- [Recorded data]:
####

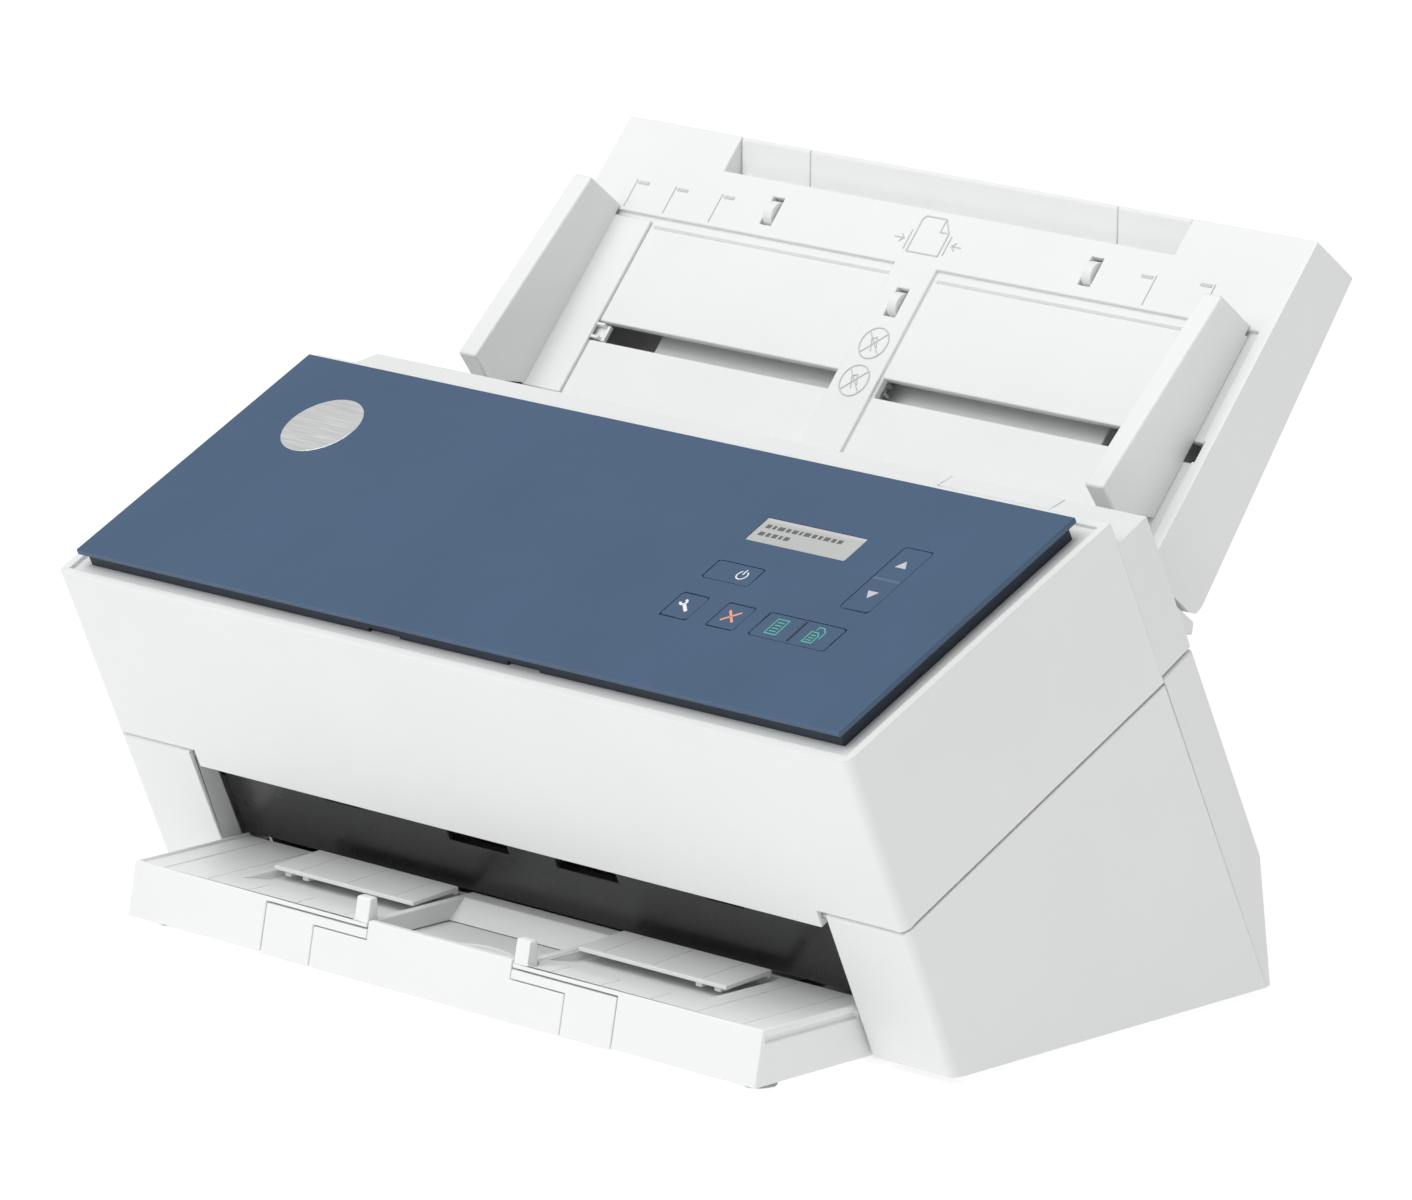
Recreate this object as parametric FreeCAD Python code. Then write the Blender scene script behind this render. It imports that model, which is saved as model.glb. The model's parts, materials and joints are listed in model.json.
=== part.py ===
import FreeCAD, Part
import math
import os

# A3-width desktop sheet fed document scanner.
# Frame: +X to the operator's right, -Y towards the operator, +Z up.
# Origin: on the table, under the middle of the whole machine. Units: millimetres.

V = FreeCAD.Vector

# ---------------------------------------------------------------- driving dimensions
FOOT_H = 3.0            # underside of the casing above the table
HALF_W = 195.5          # half width of the casing
HALF_W_REAR = 189.6     # half width after the long rear chamfers
PILLAR_IN = 158.3       # inner faces of the two front pillars
TONGUE = 154.6          # half width of the hatch front below the seam
FRAME_IN = 153.0        # inner faces of the steel side frames
PATH = 151.5            # half width of the paper path
WALL = 3.0              # casing wall
CORNER_R = 3.6          # rounding of the two front corners of the casing
SEAM_GAP = 0.4          # half of the shadow gap between hatch and base

SEAM_FRONT = (-109.6, 57.3)   # y, z of the front end of the seam
SEAM_TILT = 26.5              # seam and paper path rise to the rear
TOP_FRONT = (-133.7, 129.4)   # front edge of the control panel plate
TOP_TILT = 25.3
TRAY_BASE = (72.4, 194.0)     # reference point on the input tray's face
TRAY_TILT = 49.86
RIM_FRONT = (-136.9, 120.9)
RIM_REAR = (-10.8, 180.2)
BORDER_FOOT = (69.3, FOOT_H)  # lower end of the border between side and rear covers
STRIP_REAR = (13.4, 177.45)
REAR_SEAM = (36.3, 127.6)     # rear end of the seam, on the rear covers
REAR_KINK = (72.0, 48.5)
REAR_Y = 72.0
FRONT_FOOT = (-86.3, FOOT_H)

PAPER_N = -9.0          # paper plane, below the seam plane
PATH_GAP = 0.5          # half of the space between the two paper guides
PINCH_GAP = 0.15        # half of the space left between facing rollers

PANEL_W = 188.6
PANEL_L = 124.8
PANEL_T = 2.2
KEY_GAP = 0.3

TRAY_W = 168.6
TRAY_TOP = 77.1         # upper end of the tray, along its face
TRAY_LOW = -55.8
TRAY_T_TOP = 24.2
TRAY_T_LOW = 33.1
BED_TOP = 39.5
BED_DEPTH = 1.5
SKIN = 3.0
STRIP_W = 10.2          # half width of the central strip on the tray
ARM_SLOT = (-12.8, -4.8)
ARM_SLOT_END = 164.6
ARM_MID = -8.8
GUIDE_IN = 150.0        # guides stand at A3 width
GUIDE_T = 8.8
NOTCH_W = 110.6         # pull notch at the top of the tray
STAGE2_W = 75.2

PINION_R = 10.0
PINION_TEETH = 16
TOOTH_H = 1.0
TOOTH_W = 1.2

OUT_W = 156.4           # output tray
OUT_FRONT_LOW = (-140.7, FOOT_H)
OUT_FRONT_TOP = (-136.7, 22.4)
OUT_REAR = -83.0
EXT1_W = 87.2
EXT2_W = 62.4
LIP_IN = 36.5

SHAFT_R = 3.0
RUN_FIT = 0.06          # radial clearance of a shaft in its hole
DRIVE_R = 7.0
PINCH_R = 6.0
PICK_R = 12.0
SEP_R = 9.0
PULLEY_R = 9.0
PICK_PULLEY_R = 5.5
MOTOR_PULLEY_R = 6.0

HINGE = (2.9, -3.0)     # hatch pivot in the seam frame
HINGE_R = 1.5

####

- [Short exercise]: Quote each line above in full, word for word.

- [Result below]:
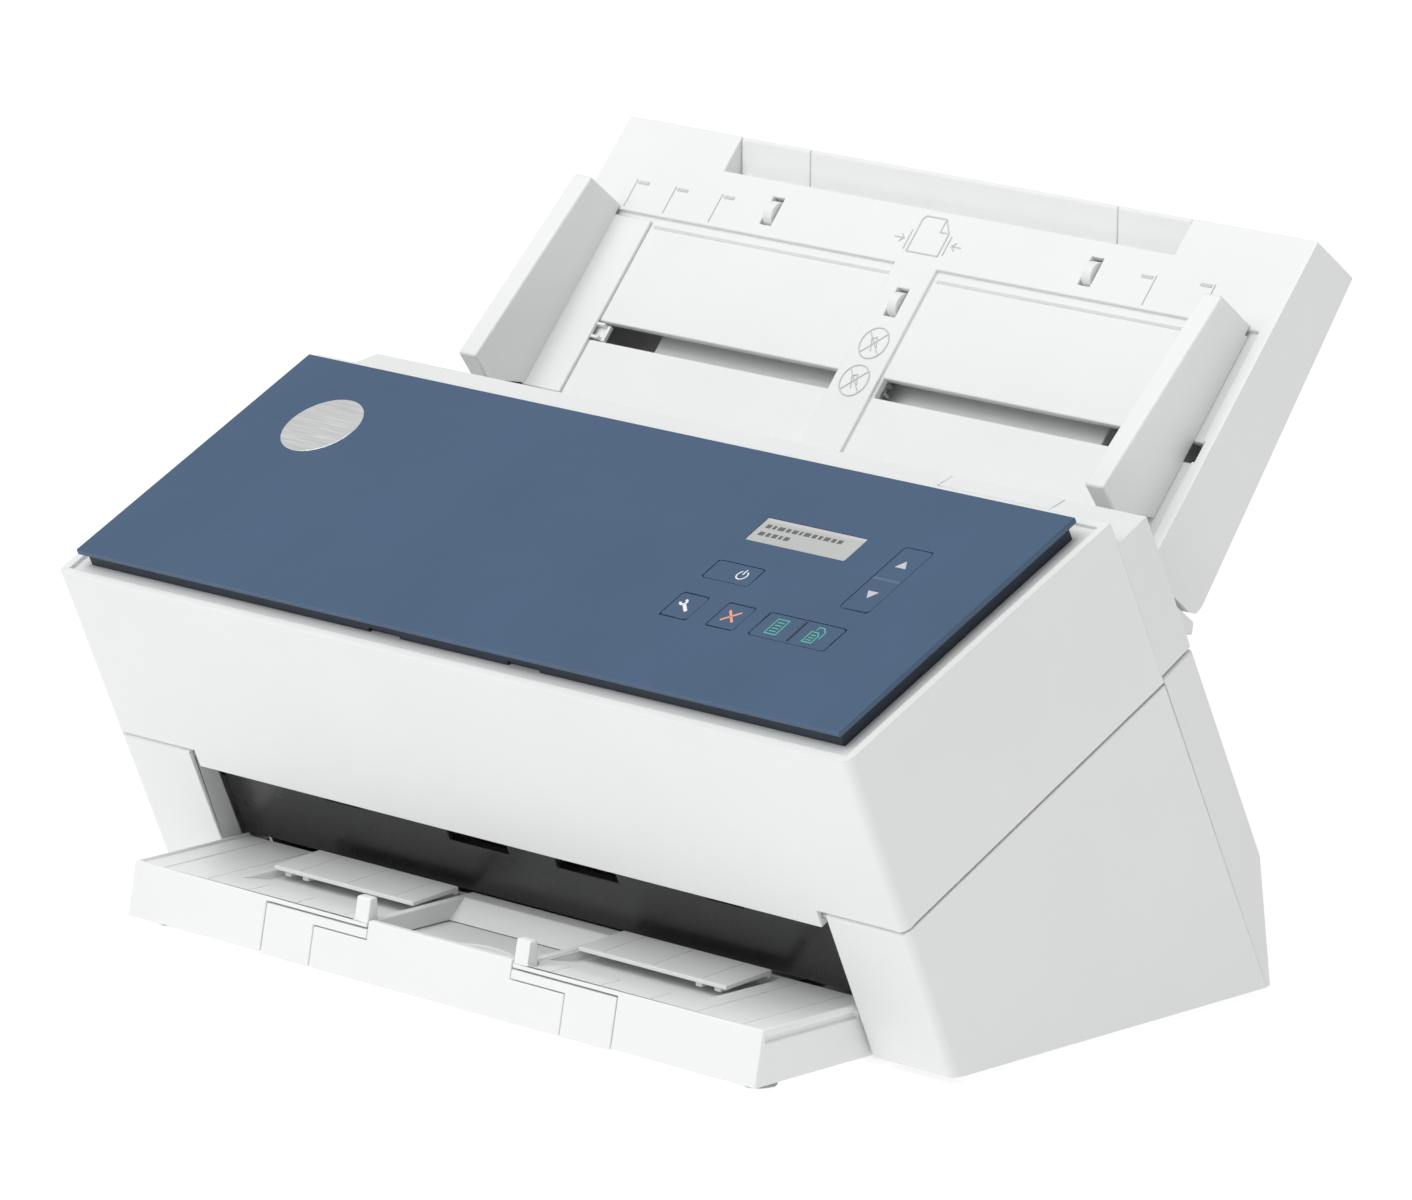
Recreate this object as parametric FreeCAD Python code. Then write the Blender scene script behind this render. It imports that model, which is saved as model.glb. The model's parts, materials and joints are listed in model.json.
=== part.py ===
import FreeCAD, Part
import math
import os

# A3-width desktop sheet fed document scanner.
# Frame: +X to the operator's right, -Y towards the operator, +Z up.
# Origin: on the table, under the middle of the whole machine. Units: millimetres.

V = FreeCAD.Vector

# ---------------------------------------------------------------- driving dimensions
FOOT_H = 3.0            # underside of the casing above the table
HALF_W = 195.5          # half width of the casing
HALF_W_REAR = 189.6     # half width after the long rear chamfers
PILLAR_IN = 158.3       # inner faces of the two front pillars
TONGUE = 154.6          # half width of the hatch front below the seam
FRAME_IN = 153.0        # inner faces of the steel side frames
PATH = 151.5            # half width of the paper path
WALL = 3.0              # casing wall
CORNER_R = 3.6          # rounding of the two front corners of the casing
SEAM_GAP = 0.4          # half of the shadow gap between hatch and base

SEAM_FRONT = (-109.6, 57.3)   # y, z of the front end of the seam
SEAM_TILT = 26.5              # seam and paper path rise to the rear
TOP_FRONT = (-133.7, 129.4)   # front edge of the control panel plate
TOP_TILT = 25.3
TRAY_BASE = (72.4, 194.0)     # reference point on the input tray's face
TRAY_TILT = 49.86
RIM_FRONT = (-136.9, 120.9)
RIM_REAR = (-10.8, 180.2)
BORDER_FOOT = (69.3, FOOT_H)  # lower end of the border between side and rear covers
STRIP_REAR = (13.4, 177.45)
REAR_SEAM = (36.3, 127.6)     # rear end of the seam, on the rear covers
REAR_KINK = (72.0, 48.5)
REAR_Y = 72.0
FRONT_FOOT = (-86.3, FOOT_H)

PAPER_N = -9.0          # paper plane, below the seam plane
PATH_GAP = 0.5          # half of the space between the two paper guides
PINCH_GAP = 0.15        # half of the space left between facing rollers

PANEL_W = 188.6
PANEL_L = 124.8
PANEL_T = 2.2
KEY_GAP = 0.3

TRAY_W = 168.6
TRAY_TOP = 77.1         # upper end of the tray, along its face
TRAY_LOW = -55.8
TRAY_T_TOP = 24.2
TRAY_T_LOW = 33.1
BED_TOP = 39.5
BED_DEPTH = 1.5
SKIN = 3.0
STRIP_W = 10.2          # half width of the central strip on the tray
ARM_SLOT = (-12.8, -4.8)
ARM_SLOT_END = 164.6
ARM_MID = -8.8
GUIDE_IN = 150.0        # guides stand at A3 width
GUIDE_T = 8.8
NOTCH_W = 110.6         # pull notch at the top of the tray
STAGE2_W = 75.2

PINION_R = 10.0
PINION_TEETH = 16
TOOTH_H = 1.0
TOOTH_W = 1.2

OUT_W = 156.4           # output tray
OUT_FRONT_LOW = (-140.7, FOOT_H)
OUT_FRONT_TOP = (-136.7, 22.4)
OUT_REAR = -83.0
EXT1_W = 87.2
EXT2_W = 62.4
LIP_IN = 36.5

SHAFT_R = 3.0
RUN_FIT = 0.06          # radial clearance of a shaft in its hole
DRIVE_R = 7.0
PINCH_R = 6.0
PICK_R = 12.0
SEP_R = 9.0
PULLEY_R = 9.0
PICK_PULLEY_R = 5.5
MOTOR_PULLEY_R = 6.0

HINGE = (2.9, -3.0)     # hatch pivot in the seam frame
HINGE_R = 1.5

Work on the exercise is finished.